Il ne s'agit pas, en l'occurrence, de reprendre les fondements de la toute récente loi relative à la transparence, la lutte contre la corruption et la modernisation de la vie économique, dite loi Sapin 2. Nous en avons largement discuté très récemment en commission des lois. Cette loi a trouvé un équilibre reconnu, qui a maintenant vocation à s'appliquer dans les faits. Mais, au-delà de la protection du droit fondamental à la révélation, à l'information, à la divulgation de bonne foi d'une faute, d'un acte répréhensible, d'une activité illégale, dans le but de protéger l'intérêt public, c'est tout autant la protection contre les pratiques d'intimidation dont, nous le savons bien, peuvent faire l'objet les journalistes ou les lanceurs d'alerte, qui motive cette proposition de loi.

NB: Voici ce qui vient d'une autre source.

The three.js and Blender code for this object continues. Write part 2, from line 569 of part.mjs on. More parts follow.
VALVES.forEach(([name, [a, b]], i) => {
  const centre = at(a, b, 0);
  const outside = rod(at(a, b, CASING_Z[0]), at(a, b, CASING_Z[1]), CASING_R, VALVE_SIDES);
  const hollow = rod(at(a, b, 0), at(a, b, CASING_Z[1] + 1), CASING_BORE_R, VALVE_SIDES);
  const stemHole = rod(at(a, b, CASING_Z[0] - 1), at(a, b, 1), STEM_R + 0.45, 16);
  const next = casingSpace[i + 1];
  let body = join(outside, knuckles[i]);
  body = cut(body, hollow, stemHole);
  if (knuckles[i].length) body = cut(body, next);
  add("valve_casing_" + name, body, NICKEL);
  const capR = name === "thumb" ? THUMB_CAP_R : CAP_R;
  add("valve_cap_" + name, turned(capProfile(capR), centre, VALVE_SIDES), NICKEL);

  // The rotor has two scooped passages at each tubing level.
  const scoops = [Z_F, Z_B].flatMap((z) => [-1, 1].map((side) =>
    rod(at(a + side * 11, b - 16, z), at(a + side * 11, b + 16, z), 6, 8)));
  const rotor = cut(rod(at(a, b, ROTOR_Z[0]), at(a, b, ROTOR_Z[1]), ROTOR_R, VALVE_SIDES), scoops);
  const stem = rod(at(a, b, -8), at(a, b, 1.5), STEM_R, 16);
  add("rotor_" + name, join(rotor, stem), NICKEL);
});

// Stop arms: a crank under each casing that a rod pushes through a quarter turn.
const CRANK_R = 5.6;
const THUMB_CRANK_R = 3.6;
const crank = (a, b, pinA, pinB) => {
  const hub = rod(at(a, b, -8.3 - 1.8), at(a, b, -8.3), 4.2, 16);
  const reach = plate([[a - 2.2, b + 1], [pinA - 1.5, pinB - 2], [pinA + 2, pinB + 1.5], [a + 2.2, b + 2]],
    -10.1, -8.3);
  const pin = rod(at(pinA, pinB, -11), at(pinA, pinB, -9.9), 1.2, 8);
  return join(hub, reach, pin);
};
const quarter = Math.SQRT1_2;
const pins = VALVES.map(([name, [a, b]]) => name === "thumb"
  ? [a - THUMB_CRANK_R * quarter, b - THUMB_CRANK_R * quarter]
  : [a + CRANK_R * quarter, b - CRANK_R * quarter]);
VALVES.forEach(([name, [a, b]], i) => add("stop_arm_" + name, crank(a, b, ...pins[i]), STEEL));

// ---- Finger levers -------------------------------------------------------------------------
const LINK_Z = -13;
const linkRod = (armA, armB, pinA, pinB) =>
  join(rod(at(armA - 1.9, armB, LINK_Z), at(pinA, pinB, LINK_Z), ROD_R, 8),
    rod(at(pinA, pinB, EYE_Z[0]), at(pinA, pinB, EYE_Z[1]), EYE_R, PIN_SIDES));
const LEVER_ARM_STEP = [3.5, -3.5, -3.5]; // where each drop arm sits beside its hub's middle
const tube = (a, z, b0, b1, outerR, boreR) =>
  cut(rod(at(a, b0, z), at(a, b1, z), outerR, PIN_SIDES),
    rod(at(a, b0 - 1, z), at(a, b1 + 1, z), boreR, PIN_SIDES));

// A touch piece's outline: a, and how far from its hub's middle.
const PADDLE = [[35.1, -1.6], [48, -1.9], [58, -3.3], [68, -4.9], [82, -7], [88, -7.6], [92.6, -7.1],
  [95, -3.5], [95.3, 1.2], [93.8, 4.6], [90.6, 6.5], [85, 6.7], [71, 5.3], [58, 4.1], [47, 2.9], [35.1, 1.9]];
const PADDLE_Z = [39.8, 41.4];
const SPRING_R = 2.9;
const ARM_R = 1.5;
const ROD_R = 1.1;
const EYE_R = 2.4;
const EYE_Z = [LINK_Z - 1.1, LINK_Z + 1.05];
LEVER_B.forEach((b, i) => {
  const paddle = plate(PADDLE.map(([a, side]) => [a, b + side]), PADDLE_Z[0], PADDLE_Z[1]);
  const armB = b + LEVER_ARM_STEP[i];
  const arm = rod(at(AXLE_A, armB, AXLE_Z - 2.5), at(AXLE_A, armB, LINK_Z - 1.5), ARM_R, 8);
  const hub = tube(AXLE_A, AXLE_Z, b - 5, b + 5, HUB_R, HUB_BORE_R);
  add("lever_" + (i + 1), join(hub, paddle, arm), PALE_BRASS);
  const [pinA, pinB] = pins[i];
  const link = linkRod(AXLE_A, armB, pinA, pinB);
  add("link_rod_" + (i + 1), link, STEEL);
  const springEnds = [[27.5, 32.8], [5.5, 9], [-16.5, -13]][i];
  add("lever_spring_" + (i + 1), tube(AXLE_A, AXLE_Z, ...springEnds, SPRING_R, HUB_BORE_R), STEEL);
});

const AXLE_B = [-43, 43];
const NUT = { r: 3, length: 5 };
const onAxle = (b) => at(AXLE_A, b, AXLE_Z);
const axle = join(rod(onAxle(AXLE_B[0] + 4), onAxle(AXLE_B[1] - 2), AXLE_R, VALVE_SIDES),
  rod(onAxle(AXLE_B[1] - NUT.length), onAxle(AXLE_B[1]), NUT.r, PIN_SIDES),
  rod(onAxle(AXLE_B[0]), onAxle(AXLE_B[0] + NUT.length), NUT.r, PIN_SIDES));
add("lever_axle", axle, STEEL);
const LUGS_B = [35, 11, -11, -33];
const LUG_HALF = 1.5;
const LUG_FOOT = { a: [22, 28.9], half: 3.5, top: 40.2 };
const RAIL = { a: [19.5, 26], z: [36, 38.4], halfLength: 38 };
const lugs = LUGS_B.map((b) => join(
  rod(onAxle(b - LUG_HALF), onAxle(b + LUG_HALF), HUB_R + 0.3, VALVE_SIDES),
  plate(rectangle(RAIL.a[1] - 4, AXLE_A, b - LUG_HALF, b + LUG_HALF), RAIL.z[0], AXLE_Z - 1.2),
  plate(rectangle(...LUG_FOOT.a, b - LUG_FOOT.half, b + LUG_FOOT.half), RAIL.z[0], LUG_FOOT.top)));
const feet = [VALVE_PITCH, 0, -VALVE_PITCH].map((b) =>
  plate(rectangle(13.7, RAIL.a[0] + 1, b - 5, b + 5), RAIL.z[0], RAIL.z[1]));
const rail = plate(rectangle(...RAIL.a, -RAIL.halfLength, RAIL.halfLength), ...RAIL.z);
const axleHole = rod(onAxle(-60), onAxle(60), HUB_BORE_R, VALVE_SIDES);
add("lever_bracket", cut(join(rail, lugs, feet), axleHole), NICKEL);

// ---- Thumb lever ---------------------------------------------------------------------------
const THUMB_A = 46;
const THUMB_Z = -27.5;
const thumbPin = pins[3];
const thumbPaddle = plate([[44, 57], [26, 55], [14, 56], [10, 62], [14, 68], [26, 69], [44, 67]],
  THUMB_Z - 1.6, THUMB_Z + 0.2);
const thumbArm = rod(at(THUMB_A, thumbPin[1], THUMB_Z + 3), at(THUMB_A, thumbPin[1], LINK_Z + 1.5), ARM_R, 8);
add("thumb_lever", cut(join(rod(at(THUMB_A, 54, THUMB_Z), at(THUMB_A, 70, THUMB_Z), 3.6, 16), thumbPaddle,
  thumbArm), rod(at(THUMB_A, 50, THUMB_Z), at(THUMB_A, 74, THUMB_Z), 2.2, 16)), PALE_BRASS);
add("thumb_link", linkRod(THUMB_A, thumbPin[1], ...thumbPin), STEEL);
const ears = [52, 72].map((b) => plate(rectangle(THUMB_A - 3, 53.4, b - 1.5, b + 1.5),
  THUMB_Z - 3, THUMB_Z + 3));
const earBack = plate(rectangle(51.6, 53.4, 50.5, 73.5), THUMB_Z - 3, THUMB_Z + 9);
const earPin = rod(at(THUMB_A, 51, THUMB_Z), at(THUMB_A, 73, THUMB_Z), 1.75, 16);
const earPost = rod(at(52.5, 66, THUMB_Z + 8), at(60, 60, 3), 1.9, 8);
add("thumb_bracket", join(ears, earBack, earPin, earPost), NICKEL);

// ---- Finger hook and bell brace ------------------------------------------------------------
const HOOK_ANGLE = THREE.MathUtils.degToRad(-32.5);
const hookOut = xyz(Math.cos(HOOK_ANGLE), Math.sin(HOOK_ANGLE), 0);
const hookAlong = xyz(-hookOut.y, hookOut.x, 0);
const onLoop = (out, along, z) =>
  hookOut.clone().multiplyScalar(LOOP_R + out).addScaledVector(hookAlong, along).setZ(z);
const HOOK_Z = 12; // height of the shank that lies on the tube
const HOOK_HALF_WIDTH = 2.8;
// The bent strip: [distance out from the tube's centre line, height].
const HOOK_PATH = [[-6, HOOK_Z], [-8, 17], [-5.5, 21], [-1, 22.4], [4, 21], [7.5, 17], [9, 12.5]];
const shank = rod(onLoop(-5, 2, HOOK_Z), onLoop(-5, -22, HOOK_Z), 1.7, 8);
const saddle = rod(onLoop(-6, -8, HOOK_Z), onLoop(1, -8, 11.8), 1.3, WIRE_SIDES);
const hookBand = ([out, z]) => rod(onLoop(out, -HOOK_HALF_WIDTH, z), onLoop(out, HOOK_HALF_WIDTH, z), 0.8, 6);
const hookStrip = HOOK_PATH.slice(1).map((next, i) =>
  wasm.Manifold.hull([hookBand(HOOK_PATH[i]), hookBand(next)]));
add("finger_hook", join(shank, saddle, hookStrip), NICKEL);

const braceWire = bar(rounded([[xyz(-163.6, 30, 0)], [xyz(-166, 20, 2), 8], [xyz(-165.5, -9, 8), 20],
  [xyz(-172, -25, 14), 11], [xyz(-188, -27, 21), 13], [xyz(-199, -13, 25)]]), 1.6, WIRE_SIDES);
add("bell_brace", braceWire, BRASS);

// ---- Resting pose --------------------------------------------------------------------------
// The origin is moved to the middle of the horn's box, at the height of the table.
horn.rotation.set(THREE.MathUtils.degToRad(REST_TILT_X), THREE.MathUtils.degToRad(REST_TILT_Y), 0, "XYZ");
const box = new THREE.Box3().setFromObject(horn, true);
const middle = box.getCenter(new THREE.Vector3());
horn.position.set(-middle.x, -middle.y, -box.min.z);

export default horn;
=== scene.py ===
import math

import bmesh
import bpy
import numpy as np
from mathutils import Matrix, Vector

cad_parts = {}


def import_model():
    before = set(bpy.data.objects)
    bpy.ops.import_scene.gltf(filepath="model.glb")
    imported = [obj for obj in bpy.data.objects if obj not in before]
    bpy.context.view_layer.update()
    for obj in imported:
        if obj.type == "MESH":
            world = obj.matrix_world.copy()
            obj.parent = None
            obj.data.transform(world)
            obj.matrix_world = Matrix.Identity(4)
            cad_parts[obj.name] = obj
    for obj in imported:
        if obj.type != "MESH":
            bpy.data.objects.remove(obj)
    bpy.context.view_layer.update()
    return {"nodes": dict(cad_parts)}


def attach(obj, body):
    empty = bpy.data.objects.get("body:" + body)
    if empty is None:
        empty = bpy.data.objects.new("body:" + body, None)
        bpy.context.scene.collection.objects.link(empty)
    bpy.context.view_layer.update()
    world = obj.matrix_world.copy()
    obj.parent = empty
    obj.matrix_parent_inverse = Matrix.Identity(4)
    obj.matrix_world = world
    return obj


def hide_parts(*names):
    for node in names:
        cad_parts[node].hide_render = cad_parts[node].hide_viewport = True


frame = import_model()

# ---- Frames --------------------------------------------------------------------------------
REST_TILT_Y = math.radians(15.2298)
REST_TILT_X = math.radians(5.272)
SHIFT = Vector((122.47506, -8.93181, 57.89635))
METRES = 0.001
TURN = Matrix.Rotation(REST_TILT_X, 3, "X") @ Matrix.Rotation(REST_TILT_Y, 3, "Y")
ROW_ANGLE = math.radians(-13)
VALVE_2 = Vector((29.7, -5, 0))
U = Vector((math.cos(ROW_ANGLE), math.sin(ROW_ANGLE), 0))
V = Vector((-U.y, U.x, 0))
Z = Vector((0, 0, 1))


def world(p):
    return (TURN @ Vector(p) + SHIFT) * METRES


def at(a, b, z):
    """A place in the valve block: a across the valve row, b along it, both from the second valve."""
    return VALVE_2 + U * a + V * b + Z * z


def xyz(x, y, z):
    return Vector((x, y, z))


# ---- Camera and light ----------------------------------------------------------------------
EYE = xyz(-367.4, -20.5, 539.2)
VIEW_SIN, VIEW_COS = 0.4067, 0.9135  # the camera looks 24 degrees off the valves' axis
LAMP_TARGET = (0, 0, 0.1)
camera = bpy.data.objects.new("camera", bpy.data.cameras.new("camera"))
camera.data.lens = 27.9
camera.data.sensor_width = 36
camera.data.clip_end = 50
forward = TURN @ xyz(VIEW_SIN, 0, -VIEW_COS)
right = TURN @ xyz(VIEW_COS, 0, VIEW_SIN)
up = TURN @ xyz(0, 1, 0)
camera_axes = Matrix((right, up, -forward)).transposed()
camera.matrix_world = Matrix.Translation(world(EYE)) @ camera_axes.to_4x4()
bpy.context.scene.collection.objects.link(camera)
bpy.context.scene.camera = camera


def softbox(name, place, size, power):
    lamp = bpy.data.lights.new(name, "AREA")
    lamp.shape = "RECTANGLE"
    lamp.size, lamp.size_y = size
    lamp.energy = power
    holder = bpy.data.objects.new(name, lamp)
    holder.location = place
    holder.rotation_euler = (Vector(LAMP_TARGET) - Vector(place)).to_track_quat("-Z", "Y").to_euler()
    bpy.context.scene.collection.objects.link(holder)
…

Dans cette perspective, le texte s'en trouve encore amélioré. Il s'attaque en effet, avec une vigueur accrue, aux procédures dites « bâillons », dont nous savons tous qu'elles existent. Celles-ci consistent à multiplier les procédures judiciaires à l'encontre des auteurs de signalements ou de révélations et à amplifier les menaces et les demandes de dommages et intérêts dans l'unique but de les inciter à l'inaction.

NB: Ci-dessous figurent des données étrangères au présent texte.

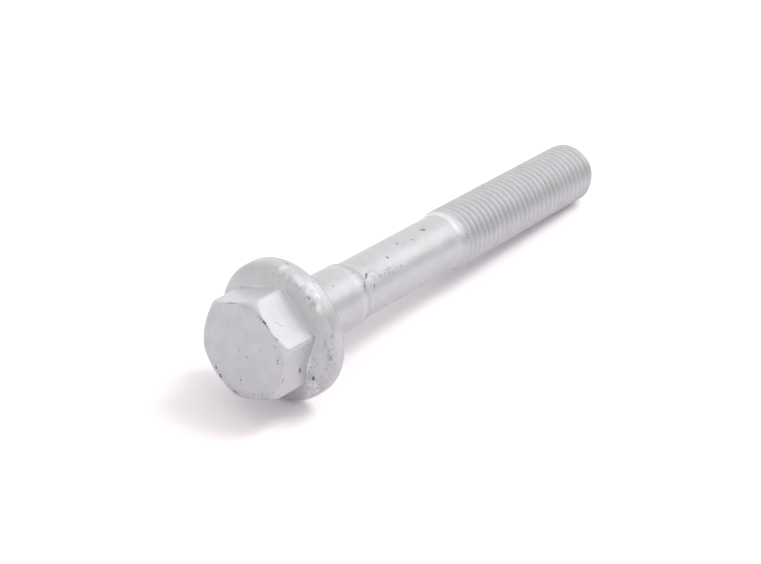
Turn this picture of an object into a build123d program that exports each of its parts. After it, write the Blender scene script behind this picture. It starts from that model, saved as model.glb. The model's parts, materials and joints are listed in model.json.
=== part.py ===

Cet objectif est parfaitement en phase avec la directive européenne, qui appelle les États membres à veiller à sa réalisation. Il fait l'objet d'un dispositif d'amende civile original apte à lutter contre les menaces dilatoires ou abusives, atteignant de plein fouet leurs auteurs, y compris en termes de réputation.

Ce même souci de lutte contre les détournements de procédure motivera un amendement visant à étendre le bénéfice de la protection du secret des affaires à toutes les procédures judiciaires et administratives, afin de ne pas en limiter le champ d'application à celles introduites sur ce seul fondement.

Bien entendu, l'appréciation et le contrôle du juge demeureront pleinement opérationnels, y compris en matière d'organisation du débat contradictoire, qui demeure le fondement absolument nécessaire de notre droit.